Given entries:
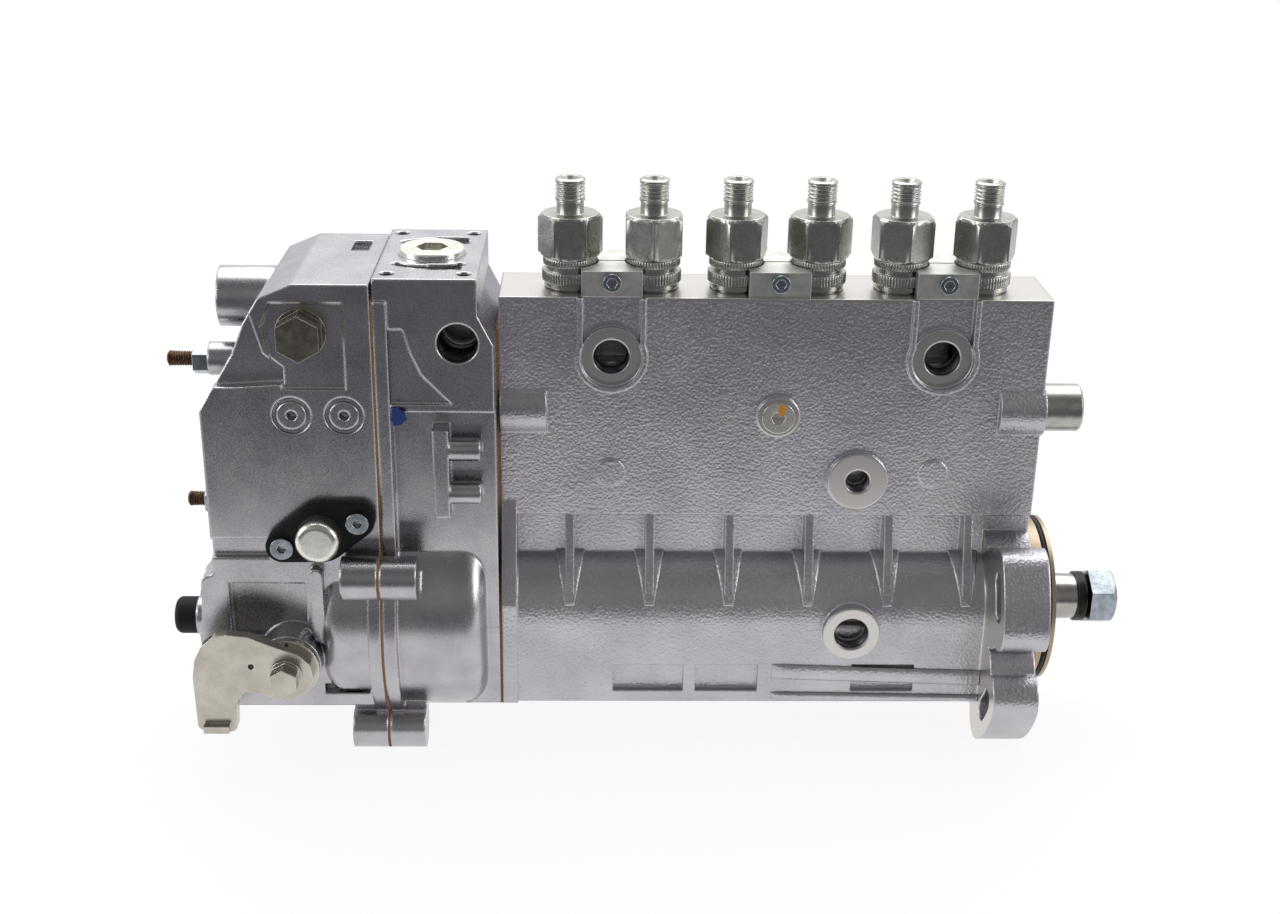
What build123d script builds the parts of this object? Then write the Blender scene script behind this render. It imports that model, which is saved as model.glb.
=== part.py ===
from build123d import *
import math
import os

os.makedirs("parts", exist_ok=True)

# Driving dimensions in millimetres. The origin is on the camshaft's axis in the mounting
# flange's engine side. X points out of the drive end, Z up, and the fuel ports face -Y.

# Pump housing
element_count = 6
element_pitch = 32.0
drive_margin = 26.0
governor_margin = 27.0
port_height = 110.0
head_over_port = 24.0
head_top = port_height + head_over_port
head_front = 16.4
head_back = 16.6
neck_half = 11.0
neck_top = 44.0
chest_radius = 27.5
chest_bore = 23.0
chest_start = 16.0
sole_drop = 35.0
rib_width = 3.6
rib_toe = 9.0
rim_width = 6.0
rim_proud = 1.6
side_pocket_top = 18.0
side_pocket_bottom = 30.0
side_pocket_depth = 2.6
side_pockets = ((-154.0, 28.8), (-122.0, 25.6), (-58.0, 25.6))
sole_opening_half = 16.0
sole_opening_margin = 19.0
cavity_floor = 64.0
cavity_roof = 96.0
cavity_half = 13.9
cavity_end_wall = 14.0
cavity_joint_wall = 6.0
gallery_under_port = 6.0
gallery_span = 8.0
gallery_floor = port_height - gallery_under_port
gallery_roof = gallery_floor + gallery_span
gallery_half = 4.0
gallery_ring = 10.2

# Mounting flange
flange_thickness = 18.0
hub_radius = 37.0
ear_radius = 49.5
ear_width = 20.0
ear_root_radius = 37.0
ear_root_width = 25.0
upper_ear_start = 13.0
upper_ear_end = 37.0
lower_ear_start = 27.0
lower_ear_end = 57.0
slot_width = 9.0
upper_slot_angle = 26.0
lower_slot_angle = 37.0
slot_half_sweep = 6.2
foot_drop = 52.0
drive_bore = 26.0
end_step = 1.0
end_step_height = 41.0

# Ports on the fuel side, the two fuel ports at port_height above
port_offset = 16.0
port_bore = 7.0
port_seat = 12.0
port_lip = 14.0
port_raise = 2.0
port_sink = 0.6
scoop_sink = 2.4
port_depth = 11.0
sense_x = -72.0
sense_height = 59.4
sense_bore = 4.85
sense_seat = 12.0
sense_depth = 9.0
plug_x = -104.7
plug_height = 86.4
plug_boss = 8.4
plug_raise = 1.6
plug_radius = 5.0
plug_head = 6.4
plug_head_height = 1.0
plug_socket = 5.0
pad_radius = 5.8
pad_raise = 0.7
pad_height = 62.2
oil_x = -72.4
oil_height = -2.0
oil_bore = 7.0
oil_seat = 11.5
oil_face = 31.0
oil_depth = 7.0

# Control rack and its guide
rack_radius = 4.75
rack_height = 88.0
rack_offset = 9.0
rack_travel = 18.0
rack_end_x = 12.0
rack_boss_radius = 11.5
rack_boss_length = 18.0
tooth_module = 1.0
gear_teeth = 20
tooth_height = 8.0
addendum_share = 0.75
dedendum_share = 1.25
rack_spare_teeth = 1
rack_teeth = 8
tooth_tip_width = 0.8
tooth_root_width = 1.9
rack_cap_radius = 9.4
rack_cap_length = 15.0
rack_cap_wall = 1.6
rack_cap_stub = 7.0
rack_cap_stub_length = 4.0
rack_pin_radius = 2.5
rack_pin_reach = 14.0

# Pumping elements
barrel_radius = 8.5
barrel_shoulder_drop = 5.0
barrel_foot = gallery_floor - barrel_shoulder_drop
barrel_head_rise = 6.0
barrel_top = gallery_roof + barrel_head_rise
skirt_radius = 5.5
skirt_foot = 72.0
plunger_radius = 3.75
plunger_groove = 3.2
plunger_foot = 40.4
plunger_stroke_room = 6.0
plunger_top = barrel_top - plunger_stroke_room
plunger_disc = 5.0
plunger_disc_height = 1.7
plunger_arm_length = 15.0
plunger_arm_width = 3.6
plunger_arm_height = 4.0
plunger_arm_foot = 67.0
sleeve_radius = 8.1
sleeve_foot = 65.6
sleeve_top = 92.6
valve_flange = 8.4
valve_flange_height = 3.0
valve_stem = 1.9
valve_stem_height = 8.0
valve_spring_radius = 3.0
valve_spring_wire = 0.8
valve_spring_turns = 6
valve_spring_length = 16.0
spring_radius = 6.6
spring_wire = 2.2
spring_turns = 5
spring_foot = 44.6
spring_head = 61.0
seat_radius = 8.2
seat_height = 2.2

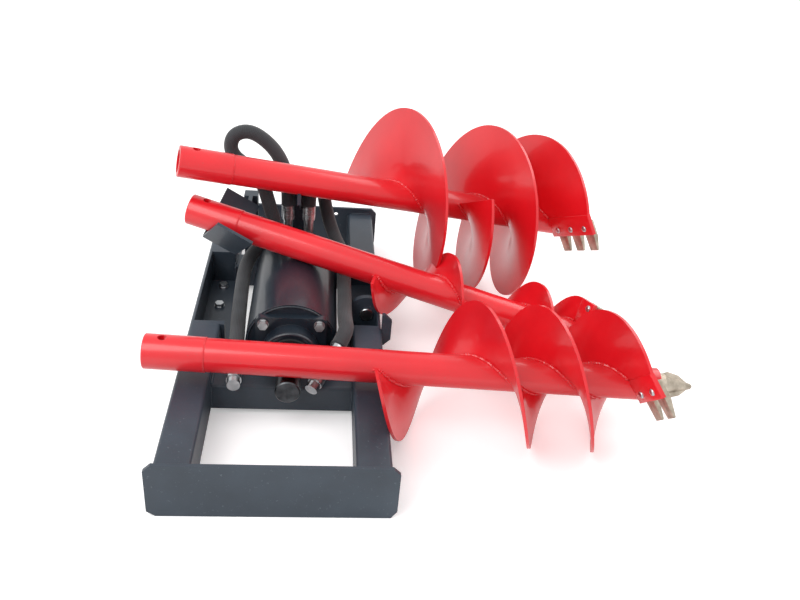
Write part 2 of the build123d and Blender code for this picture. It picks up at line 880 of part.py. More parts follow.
def build_auger(auger):
    stem(auger)
    hub(auger)
    pilot(auger)
    paths = [spiral(auger, shift, *turns) for shift, turns in zip((0, auger.pitch / 2), auger.turns)]
    ends = [radial_plane(auger, path, 1) for path in paths]
    flights(auger, paths)
    tooth_plates(auger, ends)
    teeth(auger, ends)


# The second flight, half a turn on, has its last touch of the ground 2.25 turns from the first one's start
last_touch_share = 2.25
lean_pass_count = 4

# Upper auger, large: it lies on the rest arm
upper_rim = 265.0
upper_pitch = 294.0
upper_heading_angle = 11.7
upper_y = 901.0
upper_height = 444.0
upper_turn_shares = ((0.0, 2.5), (0.45, 2.0))
upper_length = 1000.0
upper_flight_run = 746.0
upper_first = upper_length - upper_flight_run
upper_hub_end = -331.0
upper_lean = lean_angle(upper_height - ground_gap, upper_first + last_touch_share * upper_pitch, upper_rim)
upper_axis = auger_axis(0, upper_y, upper_height, upper_heading_angle, upper_lean)
upper = Auger("upper", upper_axis, upper_rim, upper_pitch, upper_hub_end, upper_first, upper_length,
              upper_turn_shares, (3, 3))

# Lower auger, middle size: it lies on the output shaft
lower_rim = 184.0
lower_pitch = 335.0
lower_heading_angle = -2.1
lower_y = 331.0
lower_turn_shares = ((0.7, 2.65), (0.95, 2.15))
lower_length = 985.0
lower_flight_run = 901.0
lower_first = lower_length - lower_flight_run
lower_hub_end = -339.0
lower_reach = lower_first - drive_x + last_touch_share * lower_pitch
lower_seat = shaft_radius + stem_radius + seat_gap
lower_height = drive_height + height_over(lower_seat, lower_heading_angle, lower_reach, lower_rim)
lower_lean = lean_angle(lower_height - ground_gap, lower_reach, lower_rim)
lower_axis = auger_axis(drive_x, lower_y, lower_height, lower_heading_angle, lower_lean)
lower = Auger("lower", lower_axis, lower_rim, lower_pitch, lower_hub_end - drive_x, lower_first - drive_x,
              lower_length, lower_turn_shares, (3, 2))

# Middle auger, small: it lies on the shroud
middle_rim = 116.0
middle_pitch = 377.0
middle_heading_angle = -12.7
middle_y = 775.0
middle_turn_shares = ((0.6, 2.3), (0.95, 1.85))
middle_length = 975.0
middle_flight_run = 883.0
middle_first = middle_length - middle_flight_run
middle_hub_end = -306.0
middle_reach = middle_first - drive_x + last_touch_share * middle_pitch
middle_seat = shroud_radius + stem_radius + seat_gap
middle_height = drive_height + height_over(middle_seat, middle_heading_angle, middle_reach, middle_rim)
middle_lean = lean_angle(middle_height - ground_gap, middle_reach, middle_rim)
middle_axis = auger_axis(drive_x, middle_y, middle_height, middle_heading_angle, middle_lean)
middle = Auger("middle", middle_axis, middle_rim, middle_pitch, middle_hub_end - drive_x,
               middle_first - drive_x, middle_length, middle_turn_shares, (2, 2))

for auger in (upper, lower, middle):
    bore = auger.axis.offset(auger.hub_end + hub_depth / 2).origin
    print(auger.name, "hub bore", [round(v, 3) for v in bore], [round(-v, 6) for v in auger.axis.z_dir])
    build_auger(auger)


# Posts on the rear cross-member: one for the upper auger's rest arm and one for the cradle
post_sizes = (
    (rest_post_x, rest_post_y, rest_post_width, rest_post_depth, rest_post_wall, rest_post_top),
    (cradle_post_x, cradle_post_y, cradle_post_size, cradle_post_size, cradle_post_wall, cradle_post_top),
)
with BuildPart() as posts:
    for x, y, width, depth, wall, top in post_sizes:
        with BuildSketch(Plane.XY.offset(bar_top)):
            with Locations((x, y)):
                Rectangle(width, depth)
                Rectangle(width - 2 * wall, depth - 2 * wall, mode=Mode.SUBTRACT)
        extrude(amount=top - bar_top)
        with BuildSketch(Plane.XY.offset(top - post_cap_thick)):
            with Locations((x, y)):
                Rectangle(width, depth)
        extrude(amount=post_cap_thick)
keep(posts, "rest_posts")

rest_face = rest_post_y - rest_post_depth / 2
arm_share = (rest_arm_x - upper.axis.origin.X) / upper.axis.z_dir.X
arm_seat = upper.axis.origin + upper.axis.z_dir * arm_share
with BuildPart() as rest_arm:
    with BuildSketch(Plane.YZ.offset(rest_arm_x - rest_arm_thick / 2)):
        with BuildLine():
            Polyline((rest_face, rest_arm_foot), (rest_face, rest_post_top),
                     (arm_seat.Y + stem_radius, arm_seat.Z - stem_radius / 2),
                     (arm_seat.Y, arm_seat.Z), (arm_seat.Y - rest_arm_front, arm_seat.Z),
                     (arm_seat.Y - rest_arm_front, arm_seat.Z - stem_radius - rest_arm_front_depth / 2),
                     (arm_seat.Y, arm_seat.Z - stem_radius - rest_arm_front_depth), close=True)
        make_face()
    extrude(amount=rest_arm_thick)
    with BuildSketch(upper.axis.offset(-upper_length)):
        Circle(stem_radius + seat_gap)
    extrude(amount=2 * upper_length, mode=Mode.SUBTRACT)
keep(rest_arm, "rest_arm")


# Cradle: a trough of two wings, tilted down to the right, with the middle auger's hub end in it.
# Its high edge carries the stem, so its bottom line is placed from the auger's axis there.
cradle_fall = radians(cradle_tilt_angle)
trough = Vector(cos(cradle_fall), 0, -sin(cradle_fall))
trough_up = Vector(sin(cradle_fall), 0, cos(cradle_fall))
high_x = cradle_x - cradle_length / 2 * trough.X
high_share = (high_x - middle.axis.origin.X) / middle.axis.z_dir.X
high_seat = middle.axis.origin + middle.axis.z_dir * high_share
nest_depth = (hub_radius + seat_gap) / sin(radians(cradle_opening_angle / 2)) * nest_share
trough_start = high_seat - trough_up * nest_depth
wing_planes = []
for side in (-1, 1):
    lean = radians(cradle_opening_angle / 2)
    wing_out = trough_up * cos(lean) + Vector(0, side * sin(lean), 0)
    wing_planes.append(Plane(origin=trough_start, x_dir=trough, z_dir=trough.cross(wing_out)))

with BuildPart() as cradle:
    for side, wing_plane in zip((-1, 1), wing_planes):
        with BuildSketch(wing_plane):
            with Locations((cradle_length / 2, cradle_wing / 2)):
                Rectangle(cradle_length, cradle_wing)
        extrude(amount=-side * cradle_thick)
keep(cradle, "auger_cradle")

cradle_face = cradle_post_y - cradle_post_size / 2
back = wing_planes[1].offset(-cradle_thick)
with BuildPart() as cradle_arm:
    with BuildSketch(Plane.YZ.offset(cradle_post_x - cradle_arm_thick / 2)):
        with Locations(((cradle_face + high_seat.Y) / 2, (cradle_arm_foot + cradle_post_top) / 2)):
            Rectangle(cradle_face - high_seat.Y, cradle_post_top - cradle_arm_foot)
    extrude(amount=cradle_arm_thick)
    split(bisect_by=back, keep=Keep.BOTTOM)
keep(cradle_arm, "cradle_arm")
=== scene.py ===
"""Earth auger drive in its floor frame: looks, hoses, welds, stage and camera."""
import bpy
import bmesh
import json
import math
from mathutils import Matrix, Vector


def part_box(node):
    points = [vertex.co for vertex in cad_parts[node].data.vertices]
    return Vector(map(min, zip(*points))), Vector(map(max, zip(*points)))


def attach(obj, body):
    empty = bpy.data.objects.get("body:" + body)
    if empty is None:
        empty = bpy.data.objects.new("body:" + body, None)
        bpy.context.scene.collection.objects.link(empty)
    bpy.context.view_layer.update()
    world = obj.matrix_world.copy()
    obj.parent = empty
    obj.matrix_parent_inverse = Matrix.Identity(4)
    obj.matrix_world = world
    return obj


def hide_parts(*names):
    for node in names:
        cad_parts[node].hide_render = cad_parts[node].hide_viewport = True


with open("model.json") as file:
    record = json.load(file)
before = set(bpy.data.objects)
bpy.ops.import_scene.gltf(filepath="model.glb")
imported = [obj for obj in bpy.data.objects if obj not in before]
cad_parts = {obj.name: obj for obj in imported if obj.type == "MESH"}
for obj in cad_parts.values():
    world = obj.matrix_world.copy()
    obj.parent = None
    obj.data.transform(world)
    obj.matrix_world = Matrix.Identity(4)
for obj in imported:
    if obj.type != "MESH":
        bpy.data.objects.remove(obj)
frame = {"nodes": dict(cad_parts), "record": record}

bl_info = {
    "name": "Earth auger drive",
    "version": (1, 0, 0),
    "blender": (4, 5, 0),
    "location": "3D View > Sidebar > Auger Drive",
    "description": "Dresses the packed earth auger drive with paint, hoses, welds and a studio stage",
    "category": "Object",
}

MM = 0.001

# Hose routes, in metres, as the drive's source lays them
LEFT_ROUTE = [
    (-0.016, 0.972, 0.330),
    (-0.016, 0.972, 0.385),
    (-0.030, 0.984, 0.450),
    (-0.066, 0.990, 0.510),
    (-0.130, 0.990, 0.556),
    (-0.184, 0.988, 0.538),
    (-0.190, 0.985, 0.482),
    (-0.138, 0.976, 0.446),
    (-0.092, 0.958, 0.404),
    (-0.070, 0.926, 0.345),
    (-0.050, 0.922, 0.275),
    (-0.062, 0.952, 0.218),
    (-0.118, 0.958, 0.174),
    (-0.141, 0.890, 0.152),
    (-0.142, 0.810, 0.144),
    (-0.140, 0.720, 0.138),
    (-0.138, 0.640, 0.126),
    (-0.135, 0.565, 0.1146),
    (-0.131, 0.490, 0.1139),
]
RIGHT_ROUTE = [
    (0.048, 0.972, 0.330),
    (0.048, 0.972, 0.381),
    (0.066, 1.018, 0.408),
    (0.083, 1.062, 0.381),
    (0.092, 1.072, 0.320),
    (0.108, 1.060, 0.250),
    (0.130, 1.020, 0.202),
    (0.155, 0.955, 0.183),
    (0.161, 0.875, 0.170),
    (0.161, 0.790, 0.169),
    (0.162, 0.700, 0.168),
    (0.161, 0.625, 0.166),
    (0.163, 0.570, 0.168),
    (0.1665, 0.516, 0.1688),
    (0.141, 0.466, 0.151),
]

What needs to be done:
Nothing but the lines from the one with "cradle_face = cradle_post_y" through the one with "obj.matrix_world = Matrix.Identity(4)" should be retyped; include both and keep them exact.

Answer to this problem:
cradle_face = cradle_post_y - cradle_post_size / 2
back = wing_planes[1].offset(-cradle_thick)
with BuildPart() as cradle_arm:
    with BuildSketch(Plane.YZ.offset(cradle_post_x - cradle_arm_thick / 2)):
        with Locations(((cradle_face + high_seat.Y) / 2, (cradle_arm_foot + cradle_post_top) / 2)):
            Rectangle(cradle_face - high_seat.Y, cradle_post_top - cradle_arm_foot)
    extrude(amount=cradle_arm_thick)
    split(bisect_by=back, keep=Keep.BOTTOM)
keep(cradle_arm, "cradle_arm")
=== scene.py ===
"""Earth auger drive in its floor frame: looks, hoses, welds, stage and camera."""
import bpy
import bmesh
import json
import math
from mathutils import Matrix, Vector


def part_box(node):
    points = [vertex.co for vertex in cad_parts[node].data.vertices]
    return Vector(map(min, zip(*points))), Vector(map(max, zip(*points)))


def attach(obj, body):
    empty = bpy.data.objects.get("body:" + body)
    if empty is None:
        empty = bpy.data.objects.new("body:" + body, None)
        bpy.context.scene.collection.objects.link(empty)
    bpy.context.view_layer.update()
    world = obj.matrix_world.copy()
    obj.parent = empty
    obj.matrix_parent_inverse = Matrix.Identity(4)
    obj.matrix_world = world
    return obj


def hide_parts(*names):
    for node in names:
        cad_parts[node].hide_render = cad_parts[node].hide_viewport = True


with open("model.json") as file:
    record = json.load(file)
before = set(bpy.data.objects)
bpy.ops.import_scene.gltf(filepath="model.glb")
imported = [obj for obj in bpy.data.objects if obj not in before]
cad_parts = {obj.name: obj for obj in imported if obj.type == "MESH"}
for obj in cad_parts.values():
    world = obj.matrix_world.copy()
    obj.parent = None
    obj.data.transform(world)
    obj.matrix_world = Matrix.Identity(4)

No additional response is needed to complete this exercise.